Copy, without any alteration, the lines from the one that includes "quads[panel], border, seam_edges)" up to and including the one that includes "bpy.data.objects.remove(obj)".

start PROVIDED DATA

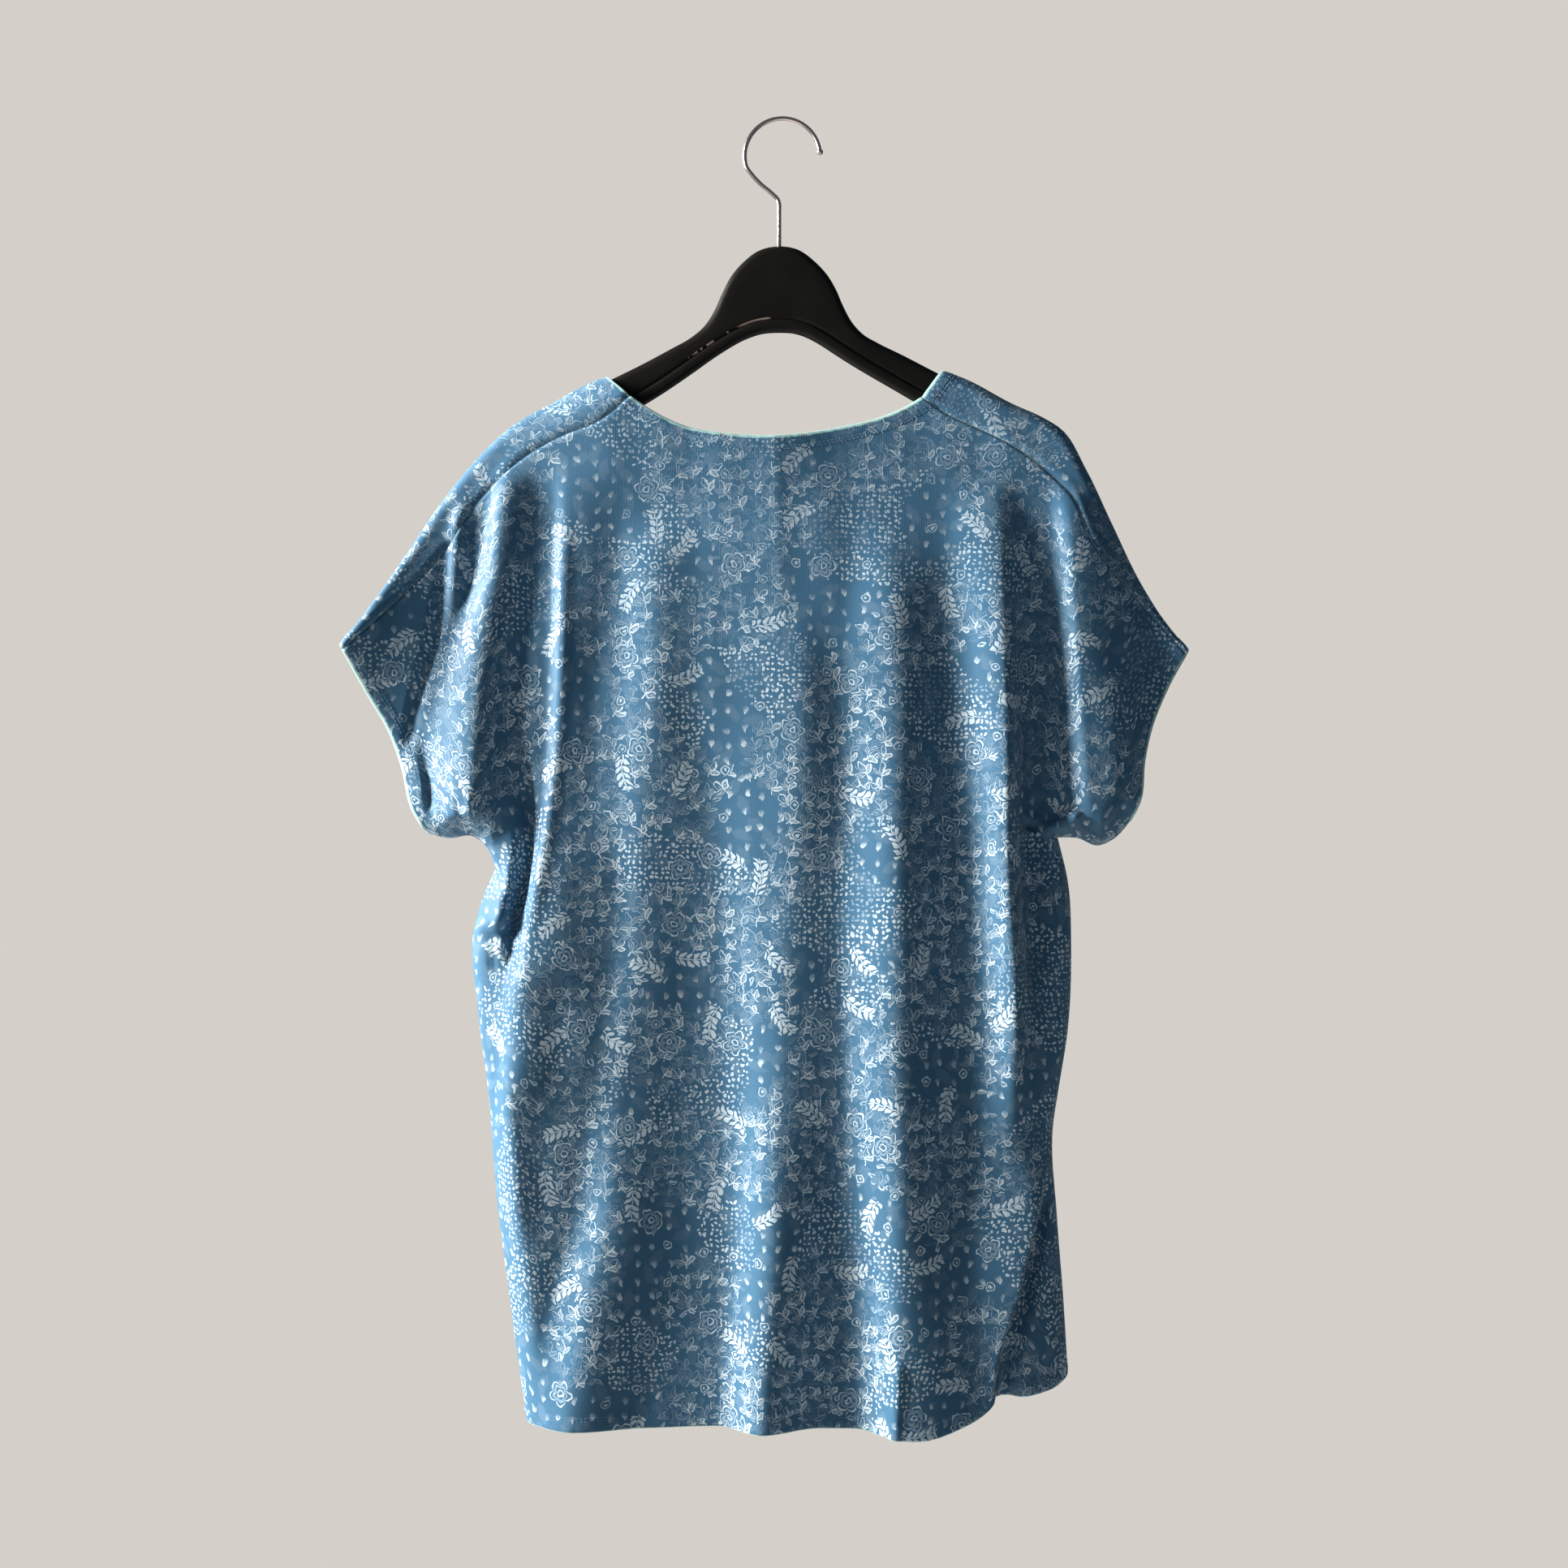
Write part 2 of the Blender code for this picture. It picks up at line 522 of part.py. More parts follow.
def material(name, colour, roughness, metallic=0.0):
    made = bpy.data.materials.new(name)
    made.use_nodes = True
    shader = made.node_tree.nodes["Principled BSDF"]
    shader.inputs["Base Color"].default_value = (*colour, 1.0)
    shader.inputs["Roughness"].default_value = roughness
    shader.inputs["Metallic"].default_value = metallic
    made.diffuse_color = (*colour, 1.0)
    return made


def add_object(name, points, faces, surface):
    mesh = bpy.data.meshes.new(name)
    mesh.from_pydata([tuple(point) for point in np.asarray(points) * MM], [], faces)
    mesh.materials.append(surface)
    mesh.update()
    made = bpy.data.objects.new(name, mesh)
    bpy.context.scene.collection.objects.link(made)
    return made


def tube_faces(sections, around):
    """Quads between rings of points, closed at both ends."""
    faces = []
    for s in range(sections - 1):
        for k in range(around):
            a, b = s * around + k, s * around + (k + 1) % around
            faces.append((a, b, b + around, a + around))
    faces.append(tuple(reversed(range(around))))
    faces.append(tuple(range((sections - 1) * around, sections * around)))
    return faces


def arm_profile(height):
    """Half of the hanger's section from its top down, as (distance below the top, half thickness)."""
    top, half, foot = ARM_TOP_ROUND, ARM_HALF_THICKNESS, ARM_BOTTOM_ROUND
    top = min(top, TIP_ROUND_SHARE * height)
    foot = min(foot, TIP_FOOT_SHARE * height)
    steep = math.sin(math.radians(45))
    return [(top * (1 - steep), half * steep), (top, half), (height - foot, half), (height, half - foot)]


def make_hanger(surface):
    points = []
    for top_x, top_z, bottom_x, bottom_z in ARM_SECTIONS:
        height = math.hypot(top_x - bottom_x, top_z - bottom_z)
        down = ((bottom_x - top_x) / height, (bottom_z - top_z) / height)
        side = arm_profile(height)
        ring = [(0.0, 0.0)] + side + [(below, -half) for below, half in reversed(side)]
        points += [(top_x + down[0] * below, y, top_z + down[1] * below) for below, y in ring]
    faces = tube_faces(len(ARM_SECTIONS), len(ring))
    arm = add_object("hanger_arm", points, faces, surface)
    bpy.ops.mesh.primitive_cylinder_add(
        vertices=12, radius=(WIRE_RADIUS + BORE_CLEARANCE) * MM, depth=(STEM_DEPTH + CUTTER_ABOVE) * MM,
        location=(STEM_X * MM, 0, (HUMP_TOP + (CUTTER_ABOVE - STEM_DEPTH) / 2) * MM))
    cutter = bpy.context.object
    cutter.name = "stem_bore"
    cutter.hide_render = True
    cutter.display_type = "WIRE"
    bore = arm.modifiers.new("stem_bore", "BOOLEAN")
    bore.operation = "DIFFERENCE"
    bore.solver = "EXACT"
    bore.object = cutter
    return arm


def make_hook(surface):
    """The wire, as a round curve with a small ball at its open end."""
    centre_z = WIRE_RADIUS - HOOK_RADIUS
    arc = np.radians(np.linspace(HOOK_ARC_END, HOOK_OPEN_END, 17))
    round_part = np.stack([HOOK_RADIUS * np.cos(arc), centre_z + HOOK_RADIUS * np.sin(arc)], axis=1)
    stem = [(STEM_X, HUMP_TOP - STEM_DEPTH + BORE_CLEARANCE), (STEM_X, -78.0), (STEM_X, -66.0)]
    path = np.array(stem + list(HOOK_NECK) + [tuple(point) for point in round_part])
    heading = (path[-1] - path[-2]) / np.linalg.norm(path[-1] - path[-2])
    sizes = [1.0] * len(path)
    for step, size in BALL_PROFILE:
        path = np.append(path, [round_part[-1] + heading * step * BALL_RADIUS], axis=0)
        sizes.append(size * BALL_RADIUS / WIRE_RADIUS)
    curve = bpy.data.curves.new("hanger_hook", "CURVE")
    curve.dimensions = "3D"
    curve.bevel_depth = WIRE_RADIUS * MM
    curve.bevel_resolution = 2
    curve.use_fill_caps = True
    curve.materials.append(surface)
    wire = curve.splines.new("POLY")
    wire.points.add(len(path) - 1)
    for point, (x, z), size in zip(wire.points, path, sizes):
        point.co = (x * MM, 0.0, z * MM, 1.0)
        point.radius = size
    hook = bpy.data.objects.new("hanger_hook", curve)
    bpy.context.scene.collection.objects.link(hook)
    return hook


def make_shirt(surface):
    points, quads = weld(cloth_blocks(Outline()))
    normals = point_normals(points, np.concatenate(list(quads.values())))
    borders = {panel: border_of(parts) for panel, parts in quads.items()}
    for panel, other in (("back", "front"), ("front", "back")):
        border = borders[panel]
        seam_edges = border[edge_mask(border, borders[other])]
        shell_points, faces = panel_shell(points, normals, quads[panel], border, seam_edges)
        add_object(panel, shell_points, faces, surface)


def main():
    for old in list(bpy.data.objects):
        bpy.data.objects.remove(old)
    make_shirt(material("blue_jersey", (0.070, 0.171, 0.328), 0.85))
    make_hanger(material("black_lacquer", (0.012, 0.011, 0.010), 0.40))
    make_hook(material("steel_wire", (0.62, 0.58, 0.56), 0.30, 1.0))


main()
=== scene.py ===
import math

import bpy
import numpy as np
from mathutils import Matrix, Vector


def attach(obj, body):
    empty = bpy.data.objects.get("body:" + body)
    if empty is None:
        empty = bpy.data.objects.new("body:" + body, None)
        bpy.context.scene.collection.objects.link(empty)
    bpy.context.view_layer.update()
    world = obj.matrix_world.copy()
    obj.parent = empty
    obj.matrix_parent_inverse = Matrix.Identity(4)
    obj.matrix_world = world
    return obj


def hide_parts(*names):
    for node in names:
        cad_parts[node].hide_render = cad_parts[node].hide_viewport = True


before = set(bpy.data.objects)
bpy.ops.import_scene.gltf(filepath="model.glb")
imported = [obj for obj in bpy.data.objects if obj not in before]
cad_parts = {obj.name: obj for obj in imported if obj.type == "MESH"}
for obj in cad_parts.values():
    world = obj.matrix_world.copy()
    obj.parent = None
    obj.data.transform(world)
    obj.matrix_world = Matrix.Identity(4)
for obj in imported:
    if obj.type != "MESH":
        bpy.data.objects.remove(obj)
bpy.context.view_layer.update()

# Lengths are in millimetres in the tables and in the shaders' maths, and in metres in the meshes.
# The hook's hanging point is the origin: x runs to the right, y away from the camera, z up.
mm = 0.001
metre = 1000.0  # in millimetres
smallest = 1e-12  # keeps divisions away from zero

shirtCut = {
    # outlines as (x, z): shoulders and seams from the neck out, cuffs from the tip down,
    # sleeve undersides from the cuff in, sides from the underarm down
    "shoulders": (
        ((-130, -189.8), (-145, -195.5), (-165.5, -206.5), (-204, -229.3), (-228.5, -253.3),
         (-252.5, -284), (-276.5, -322.5), (-305.5, -367.5), (-321.5, -388.5)),
        ((118.5, -184.8), (134.5, -190.7), (169.5, -209.2), (193, -219.8), (206, -228),
         (224.5, -258), (243.5, -298), (266.5, -345), (290.5, -380.5), (300, -391))),
    "seams": (
        ((-112, -206.5), (-132, -223.5), (-162, -235.5), (-186, -248), (-204, -262), (-226, -285.5),
         (-245, -315), (-277, -352)),
        ((103, -206), (121, -218), (145, -229), (167, -240), (193, -259), (214, -280.5),
         (224, -307), (246, -337), (270, -364))),
    "cuffs": (
        ((-321.5, -388.5), (-302.5, -426), (-288, -453), (-279, -480), (-272.5, -508), (-262, -526.5)),
        ((300, -391), (283.5, -421), (271.5, -449), (265.5, -474), (263, -500), (256, -519))),
    "unders": (
        ((-262, -526.5), (-247, -530.5), (-229, -529), (-217, -539.5), (-212, -553)),
        ((256, -519), (245, -531), (233, -536), (218, -530.5), (203.5, -530))),
    "sides": (
        ((-212, -553), (-222, -577), (-228.5, -602), (-225.5, -654), (-217, -721), (-211, -797),
         (-202, -866), (-194.5, -922), (-189, -960)),
        ((203.5, -530), (211, -562), (213.5, -611), (211, -672), (204, -717), (200, -744), (203, -810),
         (207.5, -868), (211, -925))),
    "neckBack": ((-112, -206.5), (-93, -219), (-71, -229), (-43, -234), (-14, -236), (14, -234),
                 (45, -228.5), (72, -221.5), (91, -213.5), (103, -206)),
    "neckFront": ((-130, -189.8), (-121, -222), (-102, -252), (-66, -277), (-5, -287), (56, -277),
                  (92, -251), (111, -220), (118.5, -184.8)),
    "hemBack": ((-189, -960), (-110, -960), (-20, -959.5), (60, -960), (118, -961), (145, -953),
                (165, -943.5), (190, -936), (211, -925)),
    "hemFront": ((-189, -960), (-110, -957), (0, -955), (110, -954), (175, -942), (211, -925)),
    "seamEndBelowTip": 4.5,
}

shirtForm = {
    "cloth": 0.8, "hemCloth": 1.5, "hemWidth": 10.6, "seamGap": 0.16,
    "shoulderRadius": 8.4, "cuffTipRadius": 4.6, "hangerReach": 210.0, "cuffReach": 321.5,
    "swellStart": 8.0, "swellLength": 260.0,
    # how the two sides close at the sides and under the sleeves: depth, radius and slope
    "sideRounding": (15.0, 22.0, 0.30), "sleeveRounding": (9.0, 10.0, 0.30),
    "blend": 4.0, "leastDepth": 1e-6, "atEdge": 1e-4,
    "foldFade": 20.0, "flattestShare": 0.32, "hemReach": 12.0,
    # unevenness: rows of (share, x, z and turn of one wave, z, x and turn of the wave that crosses it)
    "waver": 0.55,
    "waves": ((0.40, 9.7, 61, 1.0, 83, 57, 2.0), (0.34, 15.3, -97, 1.7, 49, -140, 1.0),
              (0.26, 6.1, 130, 3.1, 37, 80, 0.0)),
    "rimTurns": (45.0, 90.0, 135.0), "rimRound": 0.8,
}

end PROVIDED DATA

#### [OUTPUT FOR THIS TASK]
        shell_points, faces = panel_shell(points, normals, quads[panel], border, seam_edges)
        add_object(panel, shell_points, faces, surface)


def main():
    for old in list(bpy.data.objects):
        bpy.data.objects.remove(old)
    make_shirt(material("blue_jersey", (0.070, 0.171, 0.328), 0.85))
    make_hanger(material("black_lacquer", (0.012, 0.011, 0.010), 0.40))
    make_hook(material("steel_wire", (0.62, 0.58, 0.56), 0.30, 1.0))


main()
=== scene.py ===
import math

import bpy
import numpy as np
from mathutils import Matrix, Vector


def attach(obj, body):
    empty = bpy.data.objects.get("body:" + body)
    if empty is None:
        empty = bpy.data.objects.new("body:" + body, None)
        bpy.context.scene.collection.objects.link(empty)
    bpy.context.view_layer.update()
    world = obj.matrix_world.copy()
    obj.parent = empty
    obj.matrix_parent_inverse = Matrix.Identity(4)
    obj.matrix_world = world
    return obj


def hide_parts(*names):
    for node in names:
        cad_parts[node].hide_render = cad_parts[node].hide_viewport = True


before = set(bpy.data.objects)
bpy.ops.import_scene.gltf(filepath="model.glb")
imported = [obj for obj in bpy.data.objects if obj not in before]
cad_parts = {obj.name: obj for obj in imported if obj.type == "MESH"}
for obj in cad_parts.values():
    world = obj.matrix_world.copy()
    obj.parent = None
    obj.data.transform(world)
    obj.matrix_world = Matrix.Identity(4)
for obj in imported:
    if obj.type != "MESH":
        bpy.data.objects.remove(obj)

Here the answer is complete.